Here are some rules to get a profit (according to me):
– buy exclusively futures (en-primeur) to make sure you will pay the lowest price. be careful to select the right wine merchant to guarantee the delivery…
– buy exclusively wines which has a high score from several wine critics (R.Parker, J.Robinson, etc …)
– buy exclusively fine wines in their original wooden case (OWC)
– age your wines in the best condition in their OWC (wine storage facilities)
– ideally is to use an In-bound warehouse (you won't pay any duties)
– follow the "wine life" by using tools to get the price trend (liv-ex). that way you will know when is the best time to sell your stock.
finally, even if you follow those rules without making a dime, you will have great wines to share with friends and family.
@bluewine – thanks. Personally, I'd not count on building any serious wealth that way.

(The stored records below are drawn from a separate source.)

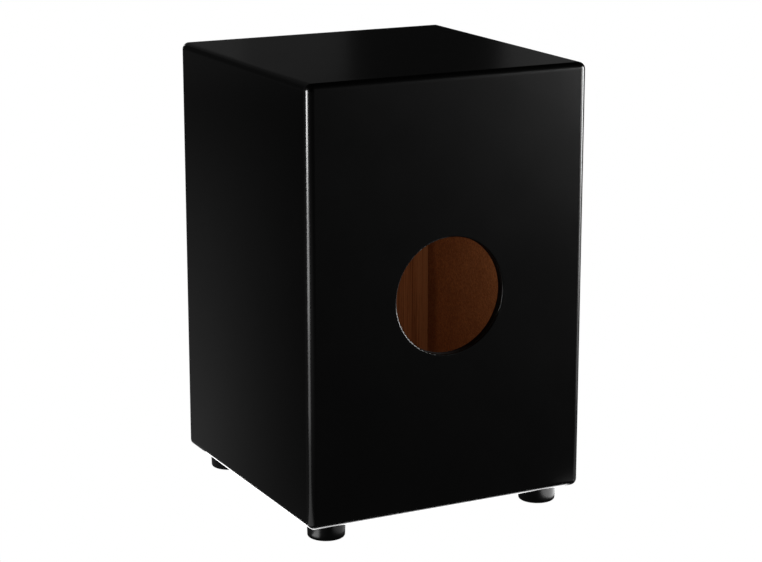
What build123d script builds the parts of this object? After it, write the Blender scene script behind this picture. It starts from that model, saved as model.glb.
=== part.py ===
from build123d import *
from math import asin, cos, degrees, radians, sin, sqrt
import os

# Snare cajon: a box drum that the player sits on.
# A lacquered MDF body carries a thin plywood tapa on its front and a round sound hole in its back.
# Inside, two sets of coiled snare strands stand on a wooden bar and touch the back of the tapa.
#
# Frame: millimetres, +Z up, origin on the floor at the centre of the footprint.
# The tapa faces -Y, the sound hole faces +Y, and left is -X, as seen by someone facing the tapa.
# Each sub-part is written to parts/NODE.step.

# ---------------------------------------------------------------- driving dimensions
BODY_WIDTH = 300.0
BODY_DEPTH = 300.0
BODY_HEIGHT = 432.0
FOOT_HEIGHT = 18.0
WALL = 15.0
BACK_THICKNESS = 9.0
TAPA_THICKNESS = 3.0
EDGE_ROUND = 7.0
TAPA_EDGE_ROUND = 1.2

HOLE_RADIUS = 58.0
HOLE_EDGE_ROUND = 1.2

GLUE_BLOCK_LEG = 20.0
GLUE_BLOCK_GAP = 4.0

FOOT_TOP_RADIUS = 19.0
FOOT_BOTTOM_RADIUS = 18.4
FOOT_INSET = 31.0

SNARE_BAR_RADIUS = 14.0
SNARE_BAR_HEIGHT = 272.0
SNARE_BAR_SETBACK = 24.0
STRANDS_PER_SET = 10
STRAND_LENGTH = 150.0
STRAND_TILT = 8.0

# ---------------------------------------------------------------- derived places
BODY_BOTTOM = FOOT_HEIGHT
BODY_TOP = FOOT_HEIGHT + BODY_HEIGHT
BODY_MIDDLE = FOOT_HEIGHT + BODY_HEIGHT / 2
FRONT = -BODY_DEPTH / 2
TAPA_BACK = FRONT + TAPA_THICKNESS
REAR = BODY_DEPTH / 2
BACK_FRONT = REAR - BACK_THICKNESS
SIDE = BODY_WIDTH / 2
INNER_SIDE = SIDE - WALL
FLOOR_INSIDE = BODY_BOTTOM + WALL
CEILING_INSIDE = BODY_TOP - WALL


# ---------------------------------------------------------------- fasteners
# Ratios of the thread's radius, except where the name says head.
CORE_RADIUS = 0.68
THREAD_PITCH = 0.7
TIP_LENGTH = 2.2
CROSS_DEPTH = 1.1
CROSS_LENGTH_TO_HEAD = 1.15
CROSS_WIDTH_TO_HEAD = 0.24
PAN_DEPTH_TO_HEAD = 0.75
PAN_ROUND_TO_HEAD_DEPTH = 0.55
PLAIN_SHARE = 0.2
CREST_SHARE = 0.6

# Millimetres.
HEAD_RIM = 0.3
THREAD_STEP = 0.2
HOLE_SLACK = 0.1
HOLE_OVERRUN = 1.0
SINK_OVERRUN = 0.2


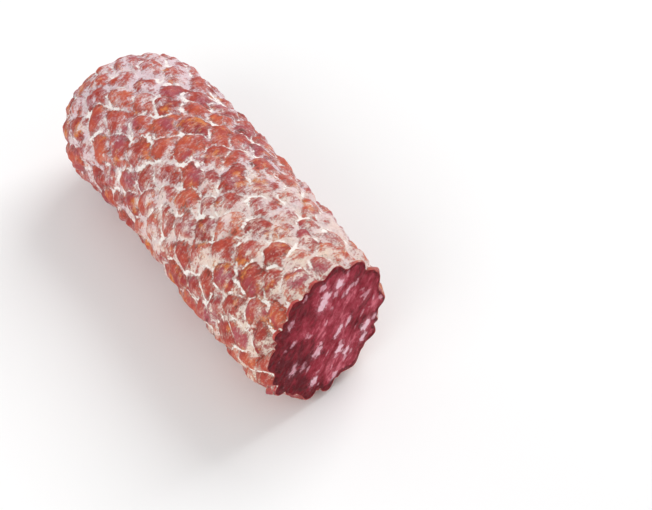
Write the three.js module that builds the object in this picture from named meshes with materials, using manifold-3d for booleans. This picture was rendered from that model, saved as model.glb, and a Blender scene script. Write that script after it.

So you are saying I shouldn't convert my 401K into a wine collection?
Nate -only if I’m the beneficiary…
Where I live, it's not even legal to sell wine privately, so buying wine that neither you nor anyone else you personally know would drink would be especially foolish. Mind you, it does seem rather unlikely that the police would stage a raid at a residence where they might come across lawyers, judges, politicians, and rich business-people and heirs. It might cut short a couple "promising" law enforcement careers, if you know what I mean.
MG – no doubt :-)
two things i never buy with the intent to resell – wine and records.
if you want to make money, start a savings account.